Looming question for training camp: How long will it take for Marcus Mariota to grasp an NFL offense?
Many were concerned about Mariota's ability to transition to the pros from an Oregon offense that utilizes a relatively simple playbook, but Mariota and Whisenhunt don't seem bothered by the proposition. Back in March, more than a month before he was drafted, Whisenhunt intimated that if Mariota did indeed land in Tennessee, he would start right away.
“To me, he shows a lot of the qualities that you see those guys that have been successful in the league have," Whisenhunt said. "The team you can see gravitates to him and you can see they really like him. He’s an accurate thrower, he doesn’t turn the ball over much, he can extend the play. He can do a lot of things that guys at that position do who have been tremendously successful."

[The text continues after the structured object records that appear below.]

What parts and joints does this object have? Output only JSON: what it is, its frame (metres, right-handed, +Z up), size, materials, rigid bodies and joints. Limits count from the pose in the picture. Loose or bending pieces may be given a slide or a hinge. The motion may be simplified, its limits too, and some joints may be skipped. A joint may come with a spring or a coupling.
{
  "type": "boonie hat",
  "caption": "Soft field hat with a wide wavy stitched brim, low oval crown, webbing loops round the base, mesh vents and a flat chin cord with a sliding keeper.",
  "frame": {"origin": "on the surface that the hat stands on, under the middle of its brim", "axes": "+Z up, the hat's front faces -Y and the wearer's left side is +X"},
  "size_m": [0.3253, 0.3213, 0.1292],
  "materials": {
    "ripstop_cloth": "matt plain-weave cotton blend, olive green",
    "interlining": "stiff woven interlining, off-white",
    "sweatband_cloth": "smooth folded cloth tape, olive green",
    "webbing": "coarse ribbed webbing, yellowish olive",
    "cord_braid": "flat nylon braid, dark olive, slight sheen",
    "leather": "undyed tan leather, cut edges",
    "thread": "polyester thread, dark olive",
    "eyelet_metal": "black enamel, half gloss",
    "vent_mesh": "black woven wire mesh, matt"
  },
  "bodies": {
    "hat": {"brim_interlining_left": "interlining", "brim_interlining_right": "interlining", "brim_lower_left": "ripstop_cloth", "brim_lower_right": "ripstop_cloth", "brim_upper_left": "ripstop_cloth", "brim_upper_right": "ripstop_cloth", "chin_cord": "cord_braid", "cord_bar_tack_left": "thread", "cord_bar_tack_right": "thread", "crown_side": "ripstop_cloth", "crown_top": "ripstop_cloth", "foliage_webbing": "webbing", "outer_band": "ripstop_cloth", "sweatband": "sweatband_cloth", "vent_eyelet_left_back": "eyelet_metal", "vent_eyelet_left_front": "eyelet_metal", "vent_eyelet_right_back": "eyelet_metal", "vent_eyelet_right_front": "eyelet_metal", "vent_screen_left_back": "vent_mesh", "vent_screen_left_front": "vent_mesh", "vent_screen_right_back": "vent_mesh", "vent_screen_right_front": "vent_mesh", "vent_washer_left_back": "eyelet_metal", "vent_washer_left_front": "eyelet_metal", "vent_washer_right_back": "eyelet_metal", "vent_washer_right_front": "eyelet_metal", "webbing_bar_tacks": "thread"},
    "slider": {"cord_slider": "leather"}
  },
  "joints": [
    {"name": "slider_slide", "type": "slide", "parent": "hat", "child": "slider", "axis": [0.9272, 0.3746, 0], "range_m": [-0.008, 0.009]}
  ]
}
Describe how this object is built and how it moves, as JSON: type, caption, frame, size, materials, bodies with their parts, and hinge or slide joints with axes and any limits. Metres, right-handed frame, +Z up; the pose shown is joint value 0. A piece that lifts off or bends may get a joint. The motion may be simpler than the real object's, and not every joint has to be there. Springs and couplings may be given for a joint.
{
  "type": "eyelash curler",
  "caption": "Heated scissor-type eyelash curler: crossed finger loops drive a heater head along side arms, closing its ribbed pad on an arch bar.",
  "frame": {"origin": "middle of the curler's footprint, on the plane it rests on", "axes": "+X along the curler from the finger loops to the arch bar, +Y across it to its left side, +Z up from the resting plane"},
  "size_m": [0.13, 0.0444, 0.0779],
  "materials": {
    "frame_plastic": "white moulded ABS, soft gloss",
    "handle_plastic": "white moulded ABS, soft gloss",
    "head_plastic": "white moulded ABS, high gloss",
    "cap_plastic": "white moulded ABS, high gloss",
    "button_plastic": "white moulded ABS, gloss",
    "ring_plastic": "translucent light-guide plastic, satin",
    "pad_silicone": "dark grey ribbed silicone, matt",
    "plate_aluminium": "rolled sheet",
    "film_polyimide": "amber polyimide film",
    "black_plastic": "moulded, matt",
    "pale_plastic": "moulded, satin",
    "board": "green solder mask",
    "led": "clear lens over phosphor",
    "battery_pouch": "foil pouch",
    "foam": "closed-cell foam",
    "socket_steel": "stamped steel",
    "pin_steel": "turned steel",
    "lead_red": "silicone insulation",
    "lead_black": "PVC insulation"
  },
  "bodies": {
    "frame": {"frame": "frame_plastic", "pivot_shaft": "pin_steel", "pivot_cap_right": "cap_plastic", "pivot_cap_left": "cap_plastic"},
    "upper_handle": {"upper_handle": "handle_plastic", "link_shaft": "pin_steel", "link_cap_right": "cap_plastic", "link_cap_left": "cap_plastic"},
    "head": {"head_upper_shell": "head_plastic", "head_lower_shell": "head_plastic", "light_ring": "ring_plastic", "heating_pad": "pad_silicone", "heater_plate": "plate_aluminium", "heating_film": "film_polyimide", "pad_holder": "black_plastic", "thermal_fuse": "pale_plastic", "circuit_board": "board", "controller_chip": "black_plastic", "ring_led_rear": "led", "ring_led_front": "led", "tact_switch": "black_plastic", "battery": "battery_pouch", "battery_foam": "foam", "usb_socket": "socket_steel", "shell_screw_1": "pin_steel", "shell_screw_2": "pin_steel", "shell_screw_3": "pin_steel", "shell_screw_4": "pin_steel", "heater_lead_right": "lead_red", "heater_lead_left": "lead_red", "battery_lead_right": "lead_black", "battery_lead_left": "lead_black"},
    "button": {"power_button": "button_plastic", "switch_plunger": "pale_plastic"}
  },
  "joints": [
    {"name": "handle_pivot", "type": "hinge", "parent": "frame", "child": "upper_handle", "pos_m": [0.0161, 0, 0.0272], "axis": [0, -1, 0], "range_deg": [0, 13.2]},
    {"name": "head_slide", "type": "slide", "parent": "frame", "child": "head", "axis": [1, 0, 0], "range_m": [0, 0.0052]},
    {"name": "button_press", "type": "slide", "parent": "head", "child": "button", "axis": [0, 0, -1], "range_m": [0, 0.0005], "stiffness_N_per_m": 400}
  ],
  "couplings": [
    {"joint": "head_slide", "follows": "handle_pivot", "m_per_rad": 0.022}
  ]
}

At Oregon, Mariota relied heavily on the shotgun and play-action to get things done. He'll be a dynamic option player off those play-fakes in the NFL, and there are pro teams that run the shotgun on 80% of their snaps, so no problem there. The Titans ran it 69.2% of the time, which fits right in. But the real work begins now for Mariota: In college, he barely ever lined up under center, or called protections, or went past his first read, or threw with anticipation. He'll have to learn all these things to succeed at the NFL level, which is why some think he should ride the bench for a while.
Mariota spent the off-season working with performance coach Kevin O'Connell to get the hang of these things, and now, the pressure will be on. Whisenhunt has said that he has a plan, but with so many question marks on the roster, Mariota could be swimming upstream to start.